Congo’s Roman Catholic Church, which had some 40,000 observers monitoring the vote and ballot count, had told diplomats that its unofficial tally showed another opposition candidate, former Exxon Mobil Corp. country manager Martin Fayulu, as the winner. Mr. Fayulu, backed by two prominent and wealthy opposition politicians who had been banned from running themselves, had a healthy lead in pre-election opinion polls over both Mr. Tshisekedi and Mr. Kabila’s preferred successor, Emmanuel Shadary.
Yet in a news conference early Thursday, Congo’s electoral commission said that Mr. Tshisekedi had received 38.6% of the vote, ahead of 34.8% for Mr. Fayulu and 23.8% for Mr. Shadary, according to preliminary results. Participation in the election was low, at 47.6%.
The announcement is the most striking twist in an election that had been delayed by more than two years as Mr. Kabila, in power since the 2001 assassination of his father Laurent, pondered whether to seek a third, unconstitutional mandate. It further splits an opposition that failed to agree on a joint candidate going into the election and poses a complex problem for the international community in how it will react to the result.
“It takes the wind out of the sails for really any strong international pressure right now,” said Sasha Lezhnev, deputy director of policy for the Enough Project, a Congo-focused research group.
Ahead of the results announcement, the U.S. and the European Union had called on the electoral commission to respect the will of the Congolese people.

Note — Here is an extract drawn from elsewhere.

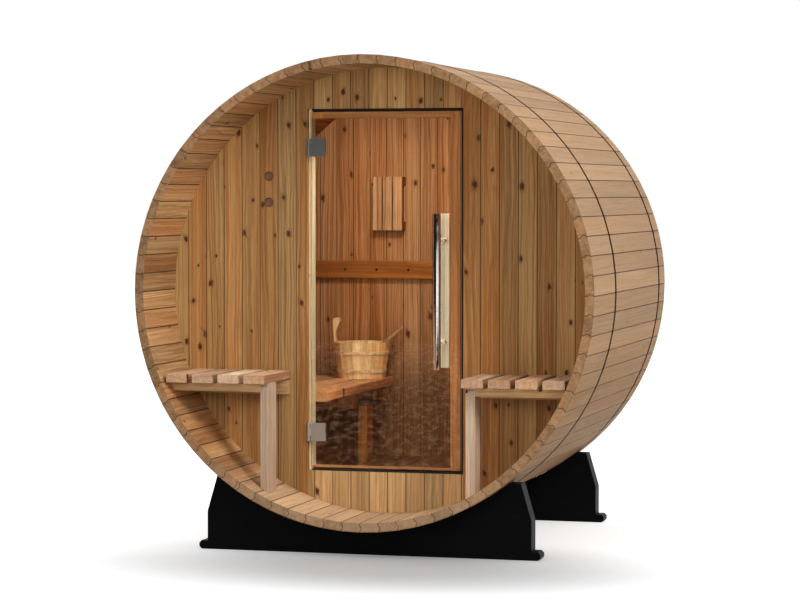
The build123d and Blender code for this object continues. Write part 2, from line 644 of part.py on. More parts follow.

They have already slapped sanctions on senior Congolese officials over alleged human-rights violations, including, in the case of the EU, on Mr. Shadary.

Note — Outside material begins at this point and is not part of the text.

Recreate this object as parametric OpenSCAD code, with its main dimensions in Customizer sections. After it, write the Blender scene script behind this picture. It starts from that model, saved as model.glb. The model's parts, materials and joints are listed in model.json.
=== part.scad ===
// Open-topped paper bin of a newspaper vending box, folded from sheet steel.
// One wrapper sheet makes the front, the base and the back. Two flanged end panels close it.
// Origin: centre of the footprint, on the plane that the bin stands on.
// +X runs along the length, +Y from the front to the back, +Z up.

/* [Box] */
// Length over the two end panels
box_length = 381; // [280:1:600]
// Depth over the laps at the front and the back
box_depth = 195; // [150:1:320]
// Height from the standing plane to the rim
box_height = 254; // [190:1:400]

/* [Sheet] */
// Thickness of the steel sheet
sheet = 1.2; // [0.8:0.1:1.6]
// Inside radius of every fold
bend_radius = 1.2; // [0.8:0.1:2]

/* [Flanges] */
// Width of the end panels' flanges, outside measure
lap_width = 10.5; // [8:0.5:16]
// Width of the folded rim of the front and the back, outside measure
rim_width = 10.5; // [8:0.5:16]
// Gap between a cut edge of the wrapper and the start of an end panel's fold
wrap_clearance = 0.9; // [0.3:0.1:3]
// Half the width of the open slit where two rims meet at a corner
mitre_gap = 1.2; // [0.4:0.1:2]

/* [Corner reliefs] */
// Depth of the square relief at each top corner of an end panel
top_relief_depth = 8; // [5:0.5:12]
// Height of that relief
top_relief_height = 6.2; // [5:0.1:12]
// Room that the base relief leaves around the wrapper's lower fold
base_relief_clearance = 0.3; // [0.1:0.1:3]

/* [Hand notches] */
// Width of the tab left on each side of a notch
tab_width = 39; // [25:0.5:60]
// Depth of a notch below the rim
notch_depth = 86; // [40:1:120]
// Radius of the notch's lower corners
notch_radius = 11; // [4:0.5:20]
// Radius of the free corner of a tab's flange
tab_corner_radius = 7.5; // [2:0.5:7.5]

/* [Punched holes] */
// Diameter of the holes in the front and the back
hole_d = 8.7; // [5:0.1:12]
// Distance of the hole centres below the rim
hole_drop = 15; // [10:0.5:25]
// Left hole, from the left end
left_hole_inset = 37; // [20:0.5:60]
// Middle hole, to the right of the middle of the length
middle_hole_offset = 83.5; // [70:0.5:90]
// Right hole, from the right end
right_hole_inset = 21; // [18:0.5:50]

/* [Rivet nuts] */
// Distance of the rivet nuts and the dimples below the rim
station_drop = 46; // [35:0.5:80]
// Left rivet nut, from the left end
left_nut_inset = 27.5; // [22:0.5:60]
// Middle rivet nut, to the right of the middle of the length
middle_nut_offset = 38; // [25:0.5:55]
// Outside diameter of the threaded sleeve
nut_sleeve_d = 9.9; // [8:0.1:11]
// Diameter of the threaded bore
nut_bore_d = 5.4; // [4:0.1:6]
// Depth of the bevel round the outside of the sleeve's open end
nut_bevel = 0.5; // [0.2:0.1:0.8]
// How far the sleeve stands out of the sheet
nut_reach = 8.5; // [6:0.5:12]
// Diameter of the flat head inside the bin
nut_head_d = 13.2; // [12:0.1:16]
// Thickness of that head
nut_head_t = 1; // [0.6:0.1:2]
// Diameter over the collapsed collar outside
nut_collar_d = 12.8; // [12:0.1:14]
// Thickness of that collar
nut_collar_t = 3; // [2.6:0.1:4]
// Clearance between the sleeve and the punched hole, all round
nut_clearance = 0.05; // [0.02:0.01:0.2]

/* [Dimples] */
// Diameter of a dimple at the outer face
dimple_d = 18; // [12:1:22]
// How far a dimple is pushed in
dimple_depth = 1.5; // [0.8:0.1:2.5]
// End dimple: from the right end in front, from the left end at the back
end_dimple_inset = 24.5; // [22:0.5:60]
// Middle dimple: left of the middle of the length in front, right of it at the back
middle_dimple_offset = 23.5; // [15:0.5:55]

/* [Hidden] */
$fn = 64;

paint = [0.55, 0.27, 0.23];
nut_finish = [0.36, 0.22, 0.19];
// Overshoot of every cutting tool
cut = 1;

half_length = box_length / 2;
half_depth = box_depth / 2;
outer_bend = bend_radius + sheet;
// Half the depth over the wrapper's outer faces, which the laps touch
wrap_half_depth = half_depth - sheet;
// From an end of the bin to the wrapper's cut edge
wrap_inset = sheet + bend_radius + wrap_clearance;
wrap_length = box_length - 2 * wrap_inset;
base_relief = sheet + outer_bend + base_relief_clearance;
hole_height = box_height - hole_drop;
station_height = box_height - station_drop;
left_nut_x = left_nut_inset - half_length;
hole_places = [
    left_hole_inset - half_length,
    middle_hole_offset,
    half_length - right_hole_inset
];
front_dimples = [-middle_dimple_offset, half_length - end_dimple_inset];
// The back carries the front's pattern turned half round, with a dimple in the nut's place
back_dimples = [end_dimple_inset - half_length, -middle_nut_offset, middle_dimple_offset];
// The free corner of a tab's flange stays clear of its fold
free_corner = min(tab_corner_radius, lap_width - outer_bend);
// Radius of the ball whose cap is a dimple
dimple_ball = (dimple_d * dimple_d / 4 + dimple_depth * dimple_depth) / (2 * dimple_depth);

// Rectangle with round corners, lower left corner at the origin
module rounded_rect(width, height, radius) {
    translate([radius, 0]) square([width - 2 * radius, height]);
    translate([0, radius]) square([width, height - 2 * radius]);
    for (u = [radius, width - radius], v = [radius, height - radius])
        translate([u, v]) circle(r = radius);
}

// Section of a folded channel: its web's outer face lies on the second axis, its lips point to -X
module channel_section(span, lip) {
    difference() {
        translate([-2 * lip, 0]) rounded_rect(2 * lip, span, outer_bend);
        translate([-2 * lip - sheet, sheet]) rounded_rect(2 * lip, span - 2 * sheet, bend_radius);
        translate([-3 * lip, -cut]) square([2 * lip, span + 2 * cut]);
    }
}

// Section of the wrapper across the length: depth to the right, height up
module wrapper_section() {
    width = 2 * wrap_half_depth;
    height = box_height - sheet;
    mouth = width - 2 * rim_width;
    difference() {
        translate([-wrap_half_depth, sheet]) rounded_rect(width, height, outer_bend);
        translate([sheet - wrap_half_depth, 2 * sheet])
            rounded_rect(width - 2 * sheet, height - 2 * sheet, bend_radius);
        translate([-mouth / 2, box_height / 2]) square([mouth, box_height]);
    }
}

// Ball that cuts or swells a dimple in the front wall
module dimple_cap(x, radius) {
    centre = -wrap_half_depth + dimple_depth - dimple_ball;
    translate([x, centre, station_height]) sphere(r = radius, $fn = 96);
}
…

Opposition leader Félix Tshisekedi cast his ballot during the Dec. 30 presidential election. Early Thursday, he was declared winner.
Photo:
olivia acland/Reuters
Like Mr. Kabila, Mr. Tshisekedi is the scion of one of Congo’s most prominent political families. His father Étienne, who died in 2017, led the opposition against longtime strongman Mobutu Sese Seko and later against both Laurent and Joseph Kabila. But since inheriting the party leadership, Félix Tshisekedi has failed to build his own profile.
In recent days, his party, the Union for Democracy and Social Progress, had made sympathetic noises about Mr. Kabila and said it has been in contact with representatives of the ruling coalition. That has raised speculation of a power-sharing deal between the two camps.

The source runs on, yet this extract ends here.